Dataset content:
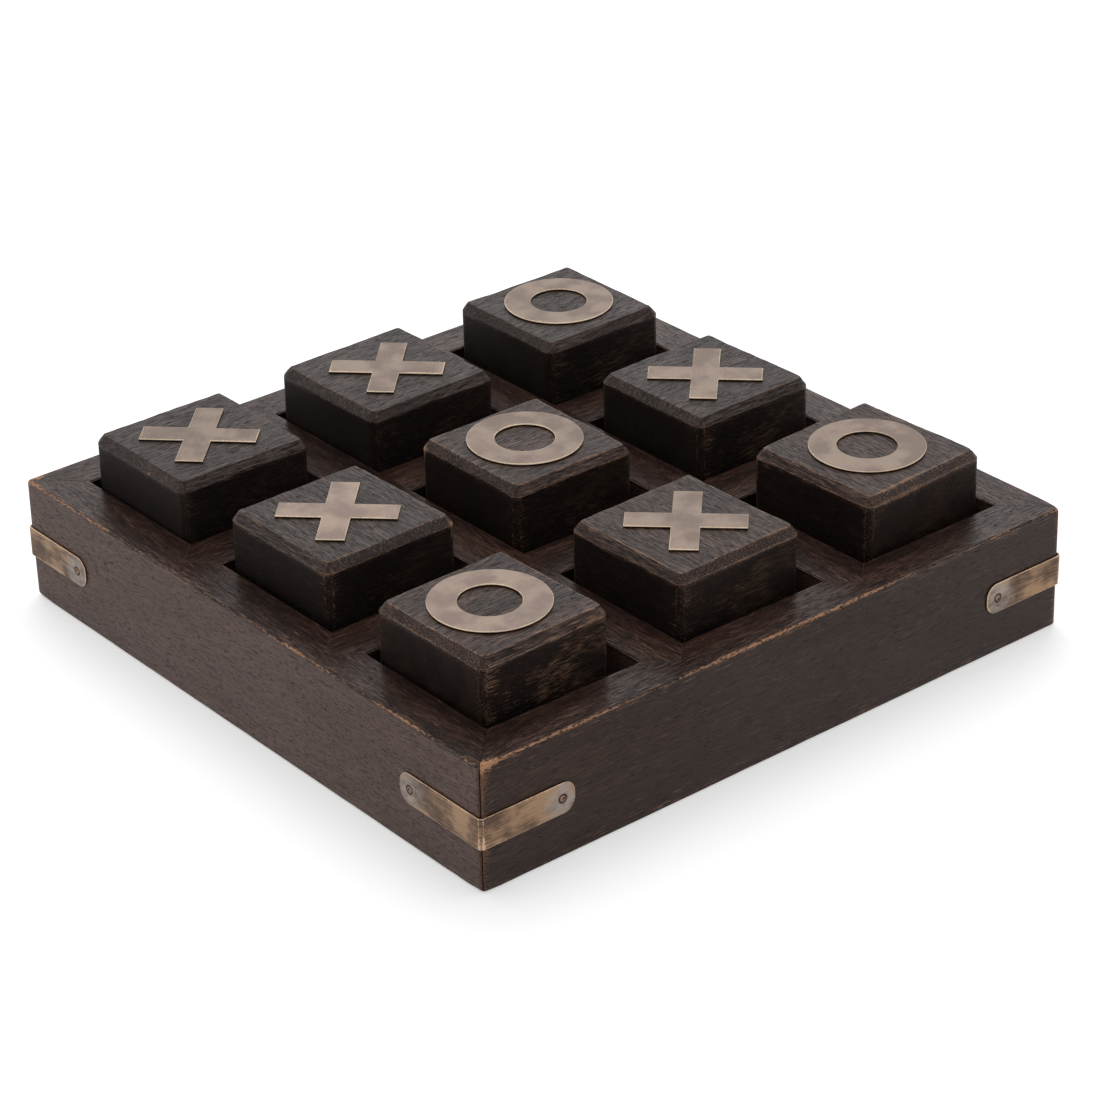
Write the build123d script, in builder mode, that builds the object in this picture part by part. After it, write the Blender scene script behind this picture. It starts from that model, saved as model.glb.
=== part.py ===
from build123d import *
import math
import os

# Tic-tac-toe board: a mitred hardwood tray with nine pockets, nine loose blocks
# that carry brass X and O marks, and a brass strap round each corner.
# Millimetres. The origin is the middle of the underside, +Z is up, -Y is the front.

os.makedirs("parts", exist_ok=True)

# Tray
pocket_side = 74.0
pocket_depth = 16.0
divider_width = 22.0
rail_width = 19.5
tray_height = 55.0
corner_round = 1.2
rim_round = 1.0
foot_ease = 0.8
mouth_ease = 0.5

# Panels let into the rails
floor_thickness = 9.0
groove_depth = 6.0
base_thickness = 6.0
rabbet_width = 8.0
panel_play = 0.3

# Joinery
joint_fit = 0.05
lap_share = 0.5

# Blocks
block_gap = 4.9
block_height = 40.0
block_corner = 2.4
bevel_in = 2.8
bevel_down = 3.7
block_foot_ease = 0.8

# Brass marks
mark_thickness = 1.0
cross_length = 49.0
cross_width = 11.6
ring_diameter = 48.5
ring_hole = 25.0

# Corner straps and their pins
strap_length = 92.0
strap_width = 13.5
strap_thickness = 0.9
strap_rise = 19.6
strap_end_radius = 5.6
pin_inset = 6.1
pin_head_radius = 1.45
pin_dome = 0.7
pin_shank = 1.3
pin_tip = 0.2
pin_length = 11.0
pin_fit = 0.02
dimple_radius = 2.15
dimple_angle = 140.0

# The marks in the pockets, front row first
rows = ("OXO", "XOX", "XXO")
columns = "abc"

# How much more than the common side each block was cut
cut_over = {
    "a1": -0.8, "b1": 0.4, "c1": 1.9,
    "a2": 0.4, "b2": -1.6, "c2": -0.5,
    "a3": 0.0, "b3": 1.5, "c3": -0.4,
}

# How each block was put down: share of its free room to the right, share to the
# back, and its turn in degrees
put_down = {
    "a1": (-0.63, 0.38, 1.4),
    "b1": (-0.41, 0.43, 1.3),
    "c1": (0.35, 0.36, 2.4),
    "a2": (-0.35, 0.56, 1.0),
    "b2": (-0.50, 0.48, 0.1),
    "c2": (-0.44, 0.14, 0.9),
    "a3": (-0.87, 0.03, 0.0),
    "b3": (-0.92, 0.19, 0.7),
    "c3": (-0.29, 0.51, -0.1),
}

# How far off the middle of its block each mark was glued, to the right and to the back
glued_off = {
    "a1": (-0.1, 1.1), "b1": (0.9, 0.3), "c1": (1.3, 1.1),
    "a2": (-0.9, 1.4), "b2": (0.7, 1.7), "c2": (0.4, 0.2),
    "a3": (-0.4, 0.6), "b3": (0.3, -0.2), "c3": (1.3, 1.8),
}

# How far each strap was slid round its corner before it was pinned. The corners
# follow each other in quarter turns.
strap_slides = {
    "front_left": 1.8,
    "front_right": -3.5,
    "back_right": 1.0,
    "back_left": 3.5,
}

# Sizes that follow
cells = len(rows)
pitch = pocket_side + divider_width
inner_side = cells * pocket_side + (cells - 1) * divider_width
tray_side = inner_side + 2 * rail_width
half_side = tray_side / 2
floor_top = tray_height - pocket_depth
floor_side = inner_side + 2 * groove_depth
base_side = inner_side + 2 * rabbet_width
block_side = pocket_side - 2 * block_gap
block_top = floor_top + block_height
hair = 0.01
pin_height = strap_rise + strap_width / 2
dimple_slope = math.tan(math.radians(dimple_angle / 2))
pin_seat = (dimple_radius - pin_head_radius) / dimple_slope
notch_side = divider_width / math.sqrt(2) + 2 * joint_fit
dividers_at = [(number - (cells - 2) / 2) * pitch for number in range(cells - 1)]


def turned_plane(quarter, height=0.0):
    """The plan of the tray, turned by quarter turns and raised."""
    return Plane.XY.rotated((0, 0, 90 * quarter)).offset(height)


def strap_arms(slide):
    """Reach of a strap from its corner along the two faces."""
    return strap_length / 2 - slide, strap_length / 2 + slide


def pin_planes(quarter, slide):
    """A plane under the head of each of a strap's two pins, looking out of the tray."""
    along_front, along_side = strap_arms(slide)
    plan = turned_plane(quarter)
    outside = half_side + strap_thickness - pin_seat
    front = plan.from_local_coords((along_front - pin_inset - half_side, -outside, pin_height))
    side = plan.from_local_coords((-outside, along_side - pin_inset - half_side, pin_height))
    up = Vector(0, 0, 1)
    return (
        Plane(origin=front, x_dir=up, z_dir=-plan.y_dir),
        Plane(origin=side, x_dir=up, z_dir=-plan.x_dir),
    )


all_pins = [
    plane for quarter, slide in enumerate(strap_slides.values()) for plane in pin_planes(quarter, slide)
]


def make_shank(fit):
    """The square, tapering shank of a pin, or with a fit the room that it is driven into."""
    with BuildPart() as shank:
        for height, side in ((0, pin_shank), (-pin_length - fit, pin_tip)):
            with BuildSketch(Plane.XY.offset(height)):
                Rectangle(side + 2 * fit, side + 2 * fit)
        loft()
    return shank.part


shank_room = make_shank(pin_fit)


def write(part, name):
    """Label a finished piece and write it."""
    part.label = name
    export_step(part, f"parts/{name}.step")


# Rails: one side each of the tray's frame, mitred at both ends. The inner face
# takes the floor panel in a groove, the base panel in a rabbet, and the pointed
# divider ends in notches.


def make_rail(quarter):
    """The rail on the side that lies that many quarter turns from the front."""
    with BuildPart() as rail:
        with BuildSketch(turned_plane(quarter)):
            Rectangle(tray_side, tray_side)
        extrude(amount=tray_height)
        fillet(rail.edges().filter_by(Axis.Z), radius=corner_round)
        chamfer(rail.edges().group_by(Axis.Z)[0], length=foot_ease)
        fillet(rail.edges().group_by(Axis.Z)[-1], radius=rim_round)
        with BuildSketch(turned_plane(quarter)):
            Rectangle(inner_side, inner_side)
        extrude(amount=tray_height, mode=Mode.SUBTRACT)
        with BuildSketch(turned_plane(quarter, floor_top - floor_thickness)):
            Rectangle(floor_side, floor_side)
        extrude(amount=floor_thickness, mode=Mode.SUBTRACT)
        with BuildSketch(turned_plane(quarter)):
            Rectangle(base_side, base_side)
        extrude(amount=base_thickness, mode=Mode.SUBTRACT)
        with BuildSketch(turned_plane(quarter, tray_height)):
            with GridLocations(pitch, pitch, cells, cells):
                Rectangle(pocket_side + 2 * mouth_ease, pocket_side + 2 * mouth_ease)
        extrude(amount=-mouth_ease, taper=45, mode=Mode.SUBTRACT)
        with BuildSketch(turned_plane(quarter, floor_top)):
            with Locations(*[(place, -inner_side / 2) for place in dividers_at]):
                Rectangle(notch_side, notch_side, rotation=45)
        extrude(amount=pocket_depth, mode=Mode.SUBTRACT)
        with BuildSketch(turned_plane(quarter)):
            with BuildLine():
                Polyline((0, 0), (-tray_side, -tray_side), (tray_side, -tray_side), close=True)
            make_face()
        extrude(amount=tray_height, mode=Mode.INTERSECT)
        for plane in all_pins:
            with Locations(plane.location):
                add(shank_room, mode=Mode.SUBTRACT)
    return rail.part


for quarter, side in enumerate(("front", "right", "back", "left")):
    write(make_rail(quarter), f"rail_{side}")


# Dividers: bars with pointed ends, lapped over each other where they cross


def make_divider(quarter, place, slot_bottom):
    """A bar that runs the width of the tray, slotted at its crossings."""
    point = inner_side / 2 + divider_width / 2
    shoulder = inner_side / 2
    edge = divider_width / 2
    slot_height = pocket_depth * lap_share
    with BuildPart() as divider:
        with BuildSketch(turned_plane(quarter, floor_top)):
            with BuildLine():
                Polyline(
                    (-point, place),
                    (-shoulder, place - edge),
                    (shoulder, place - edge),
                    (point, place),
                    (shoulder, place + edge),
                    (-shoulder, place + edge),
                    close=True,
                )
            make_face()
        extrude(amount=pocket_depth)
        with BuildSketch(turned_plane(quarter, slot_bottom)):
            with Locations(*[(crossing, place) for crossing in dividers_at]):
                Rectangle(divider_width + 2 * joint_fit, divider_width + 2 * joint_fit)
        extrude(amount=slot_height, mode=Mode.SUBTRACT)
        with BuildSketch(turned_plane(quarter, tray_height)):
            with GridLocations(pitch, pitch, cells, cells):
                Rectangle(pocket_side + 2 * mouth_ease, pocket_side + 2 * mouth_ease)
        extrude(amount=-mouth_ease, taper=45, mode=Mode.SUBTRACT)
    return divider.part


upper_slot = tray_height - pocket_depth * lap_share
write(make_divider(0, dividers_at[0], upper_slot), "divider_front")
write(make_divider(0, dividers_at[1], upper_slot), "divider_back")
write(make_divider(1, dividers_at[0], floor_top), "divider_right")
write(make_divider(1, dividers_at[1], floor_top), "divider_left")


# Panels: the floor of the pockets, and the panel that closes the underside

with BuildPart() as floor_panel:
    with BuildSketch(Plane.XY.offset(floor_top - floor_thickness)):
        Rectangle(floor_side - 2 * panel_play, floor_side - 2 * panel_play)
    extrude(amount=floor_thickness)
write(floor_panel.part, "floor_panel")

with BuildPart() as base_panel:
    with BuildSketch():
        Rectangle(base_side - 2 * panel_play, base_side - 2 * panel_play)
    extrude(amount=base_thickness)
write(base_panel.part, "base_panel")


# Blocks and marks


def cut_side(cell):
    """The side that a block was cut to."""
    return block_side + cut_over[cell]


def block_plane(cell, height):
    """The middle of a block as it was put down in its pocket."""
    share_x, share_y, turn = put_down[cell]
    column = columns.index(cell[0])
    row = int(cell[1]) - 1
    slant = abs(math.radians(turn))
    room = pocket_side / 2 - cut_side(cell) / 2 * (math.cos(slant) + math.sin(slant))
    x = (column - (cells - 1) / 2) * pitch + share_x * room
    y = (row - (cells - 1) / 2) * pitch + share_y * room
    return Plane(origin=(x, y, height)).rotated((0, 0, turn))


def make_block(cell):
    """A square block, bevelled round its top and taken off at its corners."""
    with BuildPart() as block:
        with BuildSketch(block_plane(cell, floor_top)) as plan:
            Rectangle(cut_side(cell), cut_side(cell))
            chamfer(plan.vertices(), length=block_corner)
        extrude(amount=block_height)
        top = block.faces().sort_by(Axis.Z)[-1]
        chamfer(top.edges(), length=bevel_in, length2=bevel_down, reference=top)
        chamfer(block.edges().group_by(Axis.Z)[0], length=block_foot_ease)
    return block.part


def make_cross(cell):
    """An X cut from sheet, its arms along the diagonals of the block."""
    with BuildPart() as cross:
        with BuildSketch(block_plane(cell, block_top)):
            with Locations(glued_off[cell]):
                for lean in (45, -45):
                    Rectangle(cross_length, cross_width, rotation=lean)
        extrude(amount=mark_thickness)
    return cross.part


def make_ring(cell):
    """An O cut from sheet."""
    with BuildPart() as ring:
        with BuildSketch(block_plane(cell, block_top)):
            with Locations(glued_off[cell]):
                Circle(ring_diameter / 2)
                Circle(ring_hole / 2, mode=Mode.SUBTRACT)
        extrude(amount=mark_thickness)
    return ring.part


for row, marks in enumerate(rows, start=1):
    for column, mark in zip(columns, marks):
        cell = f"{column}{row}"
        write(make_block(cell), f"block_{cell}")
        if mark == "X":
            write(make_cross(cell), f"x_mark_{cell}")
        else:
            write(make_ring(cell), f"o_mark_{cell}")


# Corner straps: a strip bent round each corner, with rounded ends and a dimple
# for each pin


def make_strap(quarter, slide):
    """The strap round one corner: a bent line made thick, with its ends rounded."""
    along_front, along_side = strap_arms(slide)
    with BuildPart() as strap:
        with BuildSketch(turned_plane(quarter, strap_rise)):
            with BuildLine():
                FilletPolyline(
                    (along_front - half_side, -half_side),
                    (-half_side, -half_side),
                    (-half_side, along_side - half_side),
                    radius=corner_round,
                )
                offset(amount=strap_thickness, side=Side.LEFT)
            make_face()
        extrude(amount=strap_width)
        ends = strap.edges().filter_by(lambda edge: abs(edge.length - strap_thickness) < hair)
        fillet(ends, radius=strap_end_radius)
        for plane in pin_planes(quarter, slide):
            with Locations(plane.offset(pin_seat).location):
                Cone(
                    bottom_radius=dimple_radius,
                    top_radius=0,
                    height=dimple_radius / dimple_slope,
                    rotation=(180, 0, 0),
                    align=(Align.CENTER, Align.CENTER, Align.MIN),
                    mode=Mode.SUBTRACT,
                )
            with Locations(plane.location):
                add(shank_room, mode=Mode.SUBTRACT)
    return strap.part


for quarter, (corner, slide) in enumerate(strap_slides.items()):
    write(make_strap(quarter, slide), f"strap_{corner}")


# Pins: round-headed nails, two to a strap, whose heads rest on the slope of a dimple

with BuildPart() as pin:
    with BuildSketch(Plane.XZ):
        with BuildLine():
            TangentArc((0, pin_dome), (pin_head_radius, 0), tangent=(1, 0))
            Polyline((pin_head_radius, 0), (0, 0), (0, pin_dome))
        make_face()
    revolve(axis=Axis.Z)
    add(make_shank(fit=0))

with BuildPart() as strap_pins:
    for plane in all_pins:
        with Locations(plane.location):
            add(pin.part)
write(strap_pins.part, "strap_pins")
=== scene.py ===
# %% [markdown]
# # A tic-tac-toe board in dark hardwood and brass
# The real game is a square mitred tray with nine pockets, nine loose blocks that
# carry brass X and O marks, and a brass strap pinned round each corner. The packed
# model holds every piece at its true size. This lesson dresses it: blocks with
# hand-planed bevels, sheet brass with rubbed rims, and a wood stain that has worn
# through to tan along the edges.

# %% Load the frame
import math

import bmesh
import bpy
import numpy as np
from mathutils import Matrix, Vector, noise


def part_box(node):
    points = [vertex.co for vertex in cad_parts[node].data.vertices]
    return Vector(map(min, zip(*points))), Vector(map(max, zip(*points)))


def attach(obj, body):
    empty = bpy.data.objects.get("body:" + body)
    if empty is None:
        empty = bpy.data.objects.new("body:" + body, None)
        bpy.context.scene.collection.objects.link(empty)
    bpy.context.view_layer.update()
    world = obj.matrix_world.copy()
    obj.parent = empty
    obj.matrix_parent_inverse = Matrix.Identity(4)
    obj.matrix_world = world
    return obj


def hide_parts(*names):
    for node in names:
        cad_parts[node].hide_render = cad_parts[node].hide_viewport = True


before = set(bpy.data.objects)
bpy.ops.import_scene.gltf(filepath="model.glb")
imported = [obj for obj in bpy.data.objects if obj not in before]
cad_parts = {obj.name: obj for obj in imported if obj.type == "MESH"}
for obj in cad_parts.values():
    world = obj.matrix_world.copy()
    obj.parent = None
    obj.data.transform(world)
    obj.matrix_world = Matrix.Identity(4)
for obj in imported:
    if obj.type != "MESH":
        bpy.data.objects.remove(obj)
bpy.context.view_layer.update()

MM = 0.001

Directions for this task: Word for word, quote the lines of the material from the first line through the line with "ring_hole = 25.0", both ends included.

Solution for this problem:
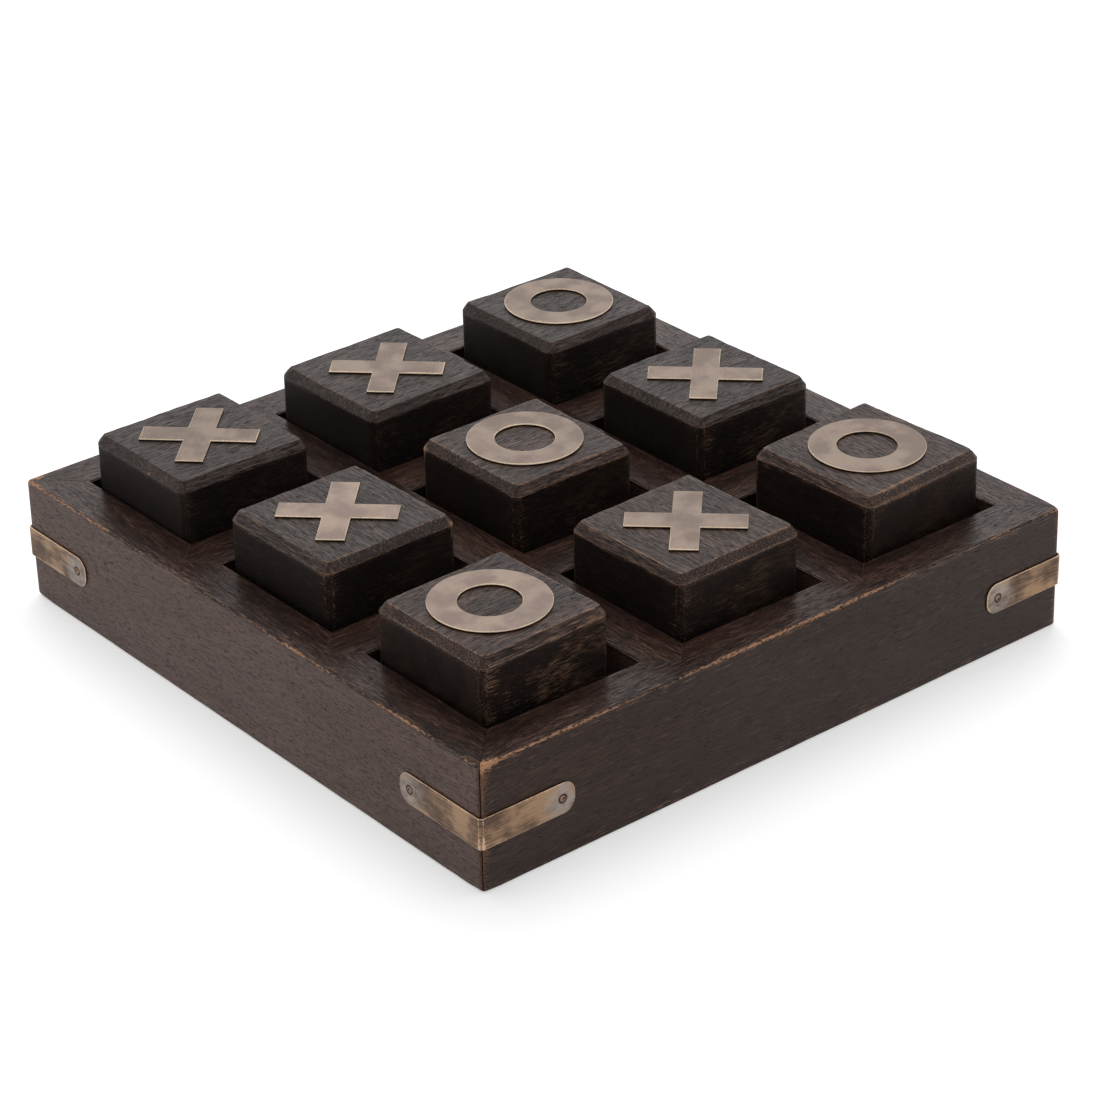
Write the build123d script, in builder mode, that builds the object in this picture part by part. After it, write the Blender scene script behind this picture. It starts from that model, saved as model.glb.
=== part.py ===
from build123d import *
import math
import os

# Tic-tac-toe board: a mitred hardwood tray with nine pockets, nine loose blocks
# that carry brass X and O marks, and a brass strap round each corner.
# Millimetres. The origin is the middle of the underside, +Z is up, -Y is the front.

os.makedirs("parts", exist_ok=True)

# Tray
pocket_side = 74.0
pocket_depth = 16.0
divider_width = 22.0
rail_width = 19.5
tray_height = 55.0
corner_round = 1.2
rim_round = 1.0
foot_ease = 0.8
mouth_ease = 0.5

# Panels let into the rails
floor_thickness = 9.0
groove_depth = 6.0
base_thickness = 6.0
rabbet_width = 8.0
panel_play = 0.3

# Joinery
joint_fit = 0.05
lap_share = 0.5

# Blocks
block_gap = 4.9
block_height = 40.0
block_corner = 2.4
bevel_in = 2.8
bevel_down = 3.7
block_foot_ease = 0.8

# Brass marks
mark_thickness = 1.0
cross_length = 49.0
cross_width = 11.6
ring_diameter = 48.5
ring_hole = 25.0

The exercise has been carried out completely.